I agree; it's awfully hard to get the slope of a line from one point...
Andy Lawrence, 2013-01-09:

Personally I tend to err toward the "passionate" side of optimization. While I am sure that I have wasted some time fine-tuning some code that only ended up being called once or twice; I have also been pleasantly surprised in many cases where the whole product became much more functional just because some code I wrote worked faster than the spec required. With my current project, I have had a number of features just "fall out" of the design and work simply because the code ran so fast that it became trivial to process some query. Performance coding is becoming a lost art. Too many programmers think that faster processors or bigger pipes can overcome bad algorithms. That can work in some cases until a competitor comes along who does it right.
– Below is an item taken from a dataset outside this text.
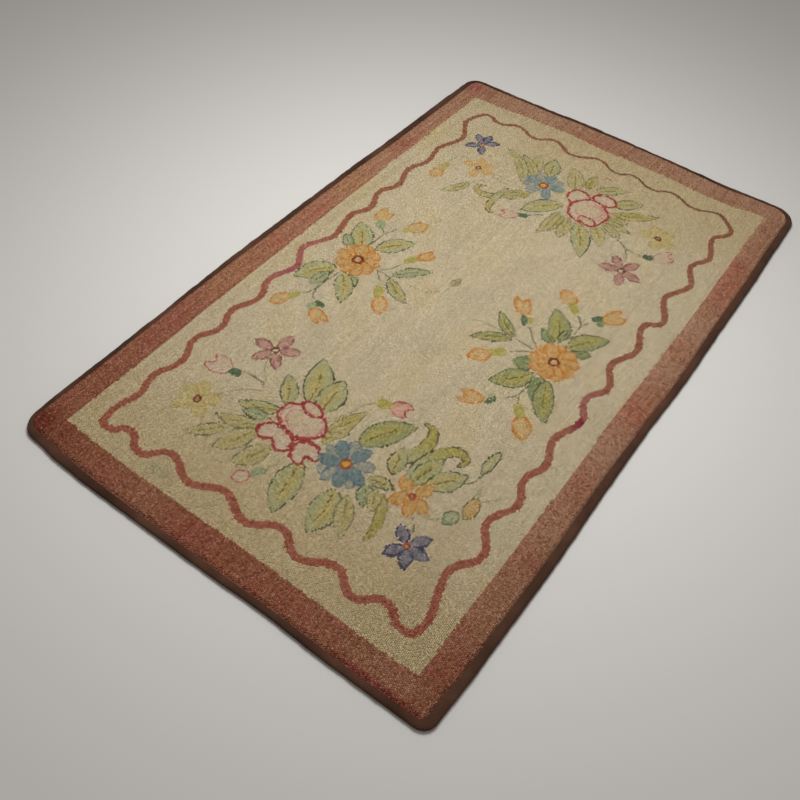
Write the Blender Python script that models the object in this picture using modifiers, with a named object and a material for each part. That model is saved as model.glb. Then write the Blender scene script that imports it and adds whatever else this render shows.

Daniel Hardman, 2013-01-10:

Andy: I strongly agree with a lot of your comment — especially the part about "too many programmers think that faster processors or bigger pipes can overcome bad algorithms." One of the big insights that should be developed during the CS data structures classes is that some data structures, and some algorithms that work those data structures, are inherently faster that others at large scale. Programmers that choose a solution that's adequate at one scale, but woefully inefficient at another, may be doing themselves and their team a great disservice.